### Available data
---*---

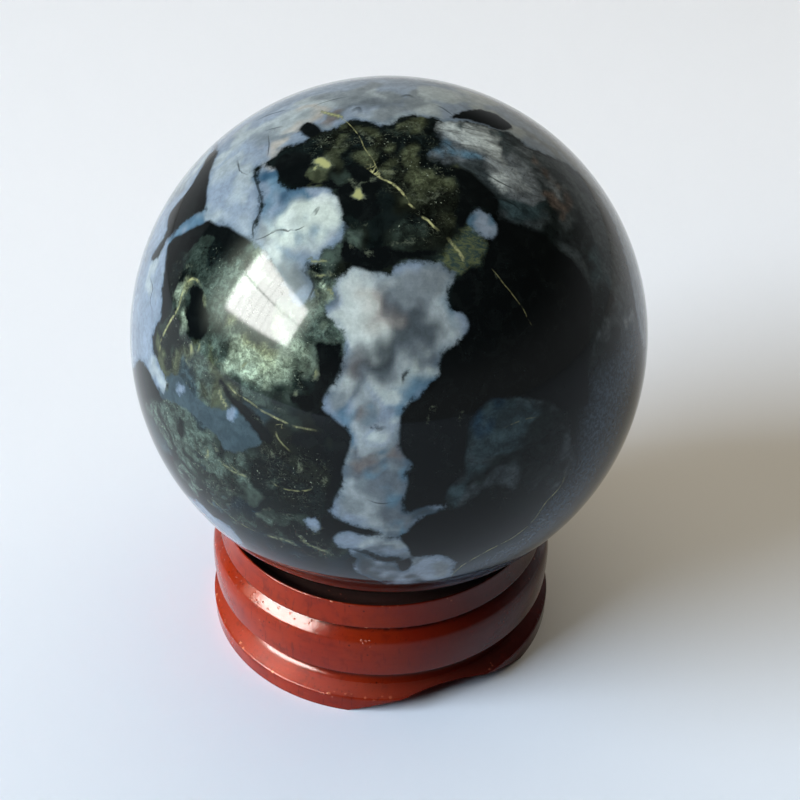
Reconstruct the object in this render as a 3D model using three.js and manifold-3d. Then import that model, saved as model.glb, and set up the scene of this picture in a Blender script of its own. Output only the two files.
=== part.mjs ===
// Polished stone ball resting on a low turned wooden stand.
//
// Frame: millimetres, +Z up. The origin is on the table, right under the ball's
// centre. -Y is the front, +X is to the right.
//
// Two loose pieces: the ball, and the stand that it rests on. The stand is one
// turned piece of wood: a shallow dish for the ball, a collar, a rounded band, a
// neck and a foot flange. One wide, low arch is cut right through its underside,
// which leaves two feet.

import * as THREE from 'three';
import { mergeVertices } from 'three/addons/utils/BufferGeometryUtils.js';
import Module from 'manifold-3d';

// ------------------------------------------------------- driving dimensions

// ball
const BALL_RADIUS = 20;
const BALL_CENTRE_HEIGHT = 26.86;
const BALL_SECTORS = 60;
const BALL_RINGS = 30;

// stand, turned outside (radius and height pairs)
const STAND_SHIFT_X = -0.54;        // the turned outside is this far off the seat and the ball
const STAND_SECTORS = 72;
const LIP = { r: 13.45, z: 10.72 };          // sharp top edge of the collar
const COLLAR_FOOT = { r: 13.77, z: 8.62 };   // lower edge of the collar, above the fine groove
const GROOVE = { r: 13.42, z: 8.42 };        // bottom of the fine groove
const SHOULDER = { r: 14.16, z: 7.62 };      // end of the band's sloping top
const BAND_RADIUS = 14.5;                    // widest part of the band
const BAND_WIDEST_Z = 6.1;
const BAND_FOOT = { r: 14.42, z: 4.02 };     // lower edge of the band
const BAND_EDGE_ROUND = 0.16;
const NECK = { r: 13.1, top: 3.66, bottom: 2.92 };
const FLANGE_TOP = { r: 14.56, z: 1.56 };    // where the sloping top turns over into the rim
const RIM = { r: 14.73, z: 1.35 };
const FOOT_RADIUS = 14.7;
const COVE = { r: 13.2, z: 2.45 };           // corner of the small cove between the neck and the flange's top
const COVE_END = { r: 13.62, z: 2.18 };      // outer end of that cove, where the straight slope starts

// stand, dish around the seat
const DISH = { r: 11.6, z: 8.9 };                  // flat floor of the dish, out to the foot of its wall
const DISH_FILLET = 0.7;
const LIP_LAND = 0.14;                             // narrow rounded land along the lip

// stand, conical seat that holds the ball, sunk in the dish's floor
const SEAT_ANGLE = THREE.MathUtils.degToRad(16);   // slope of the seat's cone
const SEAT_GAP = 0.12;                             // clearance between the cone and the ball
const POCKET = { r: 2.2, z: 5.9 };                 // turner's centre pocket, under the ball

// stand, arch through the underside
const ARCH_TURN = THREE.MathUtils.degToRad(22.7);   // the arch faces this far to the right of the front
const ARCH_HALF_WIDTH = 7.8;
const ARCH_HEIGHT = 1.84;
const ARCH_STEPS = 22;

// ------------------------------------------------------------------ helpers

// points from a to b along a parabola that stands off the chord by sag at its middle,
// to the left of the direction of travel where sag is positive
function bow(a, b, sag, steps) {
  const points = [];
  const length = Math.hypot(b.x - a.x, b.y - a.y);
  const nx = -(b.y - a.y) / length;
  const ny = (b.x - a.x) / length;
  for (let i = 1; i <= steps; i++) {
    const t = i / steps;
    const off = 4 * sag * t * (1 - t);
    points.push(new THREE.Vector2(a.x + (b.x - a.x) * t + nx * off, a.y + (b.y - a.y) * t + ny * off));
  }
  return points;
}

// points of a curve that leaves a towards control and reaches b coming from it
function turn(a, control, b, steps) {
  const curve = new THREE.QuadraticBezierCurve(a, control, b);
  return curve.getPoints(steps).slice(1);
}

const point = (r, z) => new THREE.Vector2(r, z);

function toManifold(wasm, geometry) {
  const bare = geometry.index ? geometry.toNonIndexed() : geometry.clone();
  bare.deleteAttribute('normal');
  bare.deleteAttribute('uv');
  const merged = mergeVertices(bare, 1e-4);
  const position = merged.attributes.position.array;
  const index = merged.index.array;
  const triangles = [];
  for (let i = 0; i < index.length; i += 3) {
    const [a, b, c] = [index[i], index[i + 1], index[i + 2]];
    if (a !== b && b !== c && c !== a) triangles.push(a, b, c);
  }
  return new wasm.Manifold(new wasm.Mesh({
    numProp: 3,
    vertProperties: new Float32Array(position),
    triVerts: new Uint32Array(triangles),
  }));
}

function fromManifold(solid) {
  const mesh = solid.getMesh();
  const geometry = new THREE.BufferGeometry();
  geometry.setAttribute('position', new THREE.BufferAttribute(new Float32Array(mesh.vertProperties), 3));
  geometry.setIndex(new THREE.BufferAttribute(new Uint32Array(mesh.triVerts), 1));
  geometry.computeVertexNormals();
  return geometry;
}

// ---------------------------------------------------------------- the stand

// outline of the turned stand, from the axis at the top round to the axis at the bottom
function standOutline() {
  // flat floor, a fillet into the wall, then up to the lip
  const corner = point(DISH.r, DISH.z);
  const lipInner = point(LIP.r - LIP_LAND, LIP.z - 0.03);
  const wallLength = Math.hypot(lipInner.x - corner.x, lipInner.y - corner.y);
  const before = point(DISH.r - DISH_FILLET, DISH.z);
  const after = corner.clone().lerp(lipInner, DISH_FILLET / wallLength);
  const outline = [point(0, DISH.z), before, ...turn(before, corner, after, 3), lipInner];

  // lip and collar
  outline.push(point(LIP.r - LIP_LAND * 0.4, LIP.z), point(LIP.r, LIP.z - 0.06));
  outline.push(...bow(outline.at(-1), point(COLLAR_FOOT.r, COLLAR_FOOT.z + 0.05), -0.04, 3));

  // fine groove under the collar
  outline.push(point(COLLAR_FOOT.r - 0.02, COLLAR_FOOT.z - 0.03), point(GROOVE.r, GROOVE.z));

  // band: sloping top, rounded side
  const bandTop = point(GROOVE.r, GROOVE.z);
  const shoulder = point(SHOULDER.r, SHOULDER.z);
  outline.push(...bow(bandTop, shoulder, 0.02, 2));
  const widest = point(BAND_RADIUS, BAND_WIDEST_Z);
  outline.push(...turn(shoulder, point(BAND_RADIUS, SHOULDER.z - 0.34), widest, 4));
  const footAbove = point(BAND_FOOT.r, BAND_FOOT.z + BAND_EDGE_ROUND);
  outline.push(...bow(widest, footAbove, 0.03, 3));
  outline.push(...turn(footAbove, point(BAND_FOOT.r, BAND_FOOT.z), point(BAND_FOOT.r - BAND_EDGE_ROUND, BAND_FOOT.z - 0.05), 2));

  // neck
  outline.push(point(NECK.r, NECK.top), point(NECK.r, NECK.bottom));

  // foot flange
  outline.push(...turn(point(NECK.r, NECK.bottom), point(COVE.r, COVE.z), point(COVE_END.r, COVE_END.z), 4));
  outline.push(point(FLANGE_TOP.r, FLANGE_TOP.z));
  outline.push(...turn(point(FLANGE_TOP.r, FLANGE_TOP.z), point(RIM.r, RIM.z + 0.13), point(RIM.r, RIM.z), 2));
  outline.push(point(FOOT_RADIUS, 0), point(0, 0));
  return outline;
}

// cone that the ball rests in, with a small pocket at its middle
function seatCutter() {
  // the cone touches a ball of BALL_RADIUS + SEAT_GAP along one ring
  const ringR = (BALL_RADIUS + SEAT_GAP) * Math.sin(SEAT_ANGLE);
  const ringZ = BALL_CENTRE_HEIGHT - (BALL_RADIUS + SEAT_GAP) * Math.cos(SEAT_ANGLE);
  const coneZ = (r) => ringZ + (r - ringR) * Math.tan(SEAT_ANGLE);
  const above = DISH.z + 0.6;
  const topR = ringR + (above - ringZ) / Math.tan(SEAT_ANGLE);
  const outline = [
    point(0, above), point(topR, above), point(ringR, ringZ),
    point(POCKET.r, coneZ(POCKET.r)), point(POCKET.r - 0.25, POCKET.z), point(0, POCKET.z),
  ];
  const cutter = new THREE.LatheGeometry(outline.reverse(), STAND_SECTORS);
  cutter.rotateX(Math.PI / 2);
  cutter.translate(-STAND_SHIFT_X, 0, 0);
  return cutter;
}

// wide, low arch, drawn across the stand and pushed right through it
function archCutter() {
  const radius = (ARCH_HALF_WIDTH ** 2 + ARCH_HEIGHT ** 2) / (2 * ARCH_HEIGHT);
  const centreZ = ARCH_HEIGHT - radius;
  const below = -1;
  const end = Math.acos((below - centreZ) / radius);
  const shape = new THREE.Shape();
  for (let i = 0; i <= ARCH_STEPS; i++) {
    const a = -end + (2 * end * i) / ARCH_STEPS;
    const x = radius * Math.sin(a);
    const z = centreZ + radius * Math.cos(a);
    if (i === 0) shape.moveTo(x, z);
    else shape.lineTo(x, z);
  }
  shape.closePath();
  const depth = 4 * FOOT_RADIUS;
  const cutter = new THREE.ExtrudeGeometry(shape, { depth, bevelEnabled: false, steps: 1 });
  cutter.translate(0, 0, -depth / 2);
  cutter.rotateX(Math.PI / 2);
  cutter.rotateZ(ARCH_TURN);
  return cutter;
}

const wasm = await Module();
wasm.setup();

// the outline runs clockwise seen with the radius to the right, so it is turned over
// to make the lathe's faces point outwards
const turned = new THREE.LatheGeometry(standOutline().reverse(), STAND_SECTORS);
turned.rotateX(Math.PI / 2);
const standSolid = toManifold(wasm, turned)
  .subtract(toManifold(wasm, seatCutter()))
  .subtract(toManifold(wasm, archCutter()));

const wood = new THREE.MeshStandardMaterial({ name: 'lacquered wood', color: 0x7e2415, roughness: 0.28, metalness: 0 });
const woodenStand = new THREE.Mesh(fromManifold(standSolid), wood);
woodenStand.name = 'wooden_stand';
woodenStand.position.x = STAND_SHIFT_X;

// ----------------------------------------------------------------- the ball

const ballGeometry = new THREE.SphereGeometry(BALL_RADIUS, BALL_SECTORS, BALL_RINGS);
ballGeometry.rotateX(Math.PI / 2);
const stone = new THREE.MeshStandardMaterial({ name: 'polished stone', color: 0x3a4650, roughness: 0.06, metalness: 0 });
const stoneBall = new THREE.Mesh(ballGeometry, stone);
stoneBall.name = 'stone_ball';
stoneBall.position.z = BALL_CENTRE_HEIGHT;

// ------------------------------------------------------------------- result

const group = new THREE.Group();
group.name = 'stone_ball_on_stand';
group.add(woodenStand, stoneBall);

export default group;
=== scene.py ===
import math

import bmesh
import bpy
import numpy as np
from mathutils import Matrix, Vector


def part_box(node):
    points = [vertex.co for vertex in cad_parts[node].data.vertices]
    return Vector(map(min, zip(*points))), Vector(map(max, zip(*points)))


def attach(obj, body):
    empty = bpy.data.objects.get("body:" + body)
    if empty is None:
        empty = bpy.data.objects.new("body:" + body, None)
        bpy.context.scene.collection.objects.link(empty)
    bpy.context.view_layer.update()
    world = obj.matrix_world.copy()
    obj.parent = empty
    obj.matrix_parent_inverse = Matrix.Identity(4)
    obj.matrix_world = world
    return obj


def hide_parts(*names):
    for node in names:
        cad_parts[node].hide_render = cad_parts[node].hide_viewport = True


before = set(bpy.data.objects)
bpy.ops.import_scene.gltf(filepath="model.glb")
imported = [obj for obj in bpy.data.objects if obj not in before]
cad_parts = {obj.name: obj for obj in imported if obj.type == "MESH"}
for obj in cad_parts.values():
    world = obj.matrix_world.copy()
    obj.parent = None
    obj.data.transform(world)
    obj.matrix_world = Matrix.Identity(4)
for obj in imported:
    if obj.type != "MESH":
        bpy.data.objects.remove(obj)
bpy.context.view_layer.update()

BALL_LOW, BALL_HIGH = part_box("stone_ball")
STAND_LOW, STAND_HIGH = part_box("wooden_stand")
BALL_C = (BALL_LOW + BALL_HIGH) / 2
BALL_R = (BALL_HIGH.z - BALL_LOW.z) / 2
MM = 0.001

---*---

### Written task
Beginning with the line that contains "const wood = new" and ending with the line that contains "obj.parent = None", repeat exactly those lines and no others.

### Solution to this problem
const wood = new THREE.MeshStandardMaterial({ name: 'lacquered wood', color: 0x7e2415, roughness: 0.28, metalness: 0 });
const woodenStand = new THREE.Mesh(fromManifold(standSolid), wood);
woodenStand.name = 'wooden_stand';
woodenStand.position.x = STAND_SHIFT_X;

// ----------------------------------------------------------------- the ball

const ballGeometry = new THREE.SphereGeometry(BALL_RADIUS, BALL_SECTORS, BALL_RINGS);
ballGeometry.rotateX(Math.PI / 2);
const stone = new THREE.MeshStandardMaterial({ name: 'polished stone', color: 0x3a4650, roughness: 0.06, metalness: 0 });
const stoneBall = new THREE.Mesh(ballGeometry, stone);
stoneBall.name = 'stone_ball';
stoneBall.position.z = BALL_CENTRE_HEIGHT;

// ------------------------------------------------------------------- result

const group = new THREE.Group();
group.name = 'stone_ball_on_stand';
group.add(woodenStand, stoneBall);

export default group;
=== scene.py ===
import math

import bmesh
import bpy
import numpy as np
from mathutils import Matrix, Vector


def part_box(node):
    points = [vertex.co for vertex in cad_parts[node].data.vertices]
    return Vector(map(min, zip(*points))), Vector(map(max, zip(*points)))


def attach(obj, body):
    empty = bpy.data.objects.get("body:" + body)
    if empty is None:
        empty = bpy.data.objects.new("body:" + body, None)
        bpy.context.scene.collection.objects.link(empty)
    bpy.context.view_layer.update()
    world = obj.matrix_world.copy()
    obj.parent = empty
    obj.matrix_parent_inverse = Matrix.Identity(4)
    obj.matrix_world = world
    return obj


def hide_parts(*names):
    for node in names:
        cad_parts[node].hide_render = cad_parts[node].hide_viewport = True


before = set(bpy.data.objects)
bpy.ops.import_scene.gltf(filepath="model.glb")
imported = [obj for obj in bpy.data.objects if obj not in before]
cad_parts = {obj.name: obj for obj in imported if obj.type == "MESH"}
for obj in cad_parts.values():
    world = obj.matrix_world.copy()
    obj.parent = None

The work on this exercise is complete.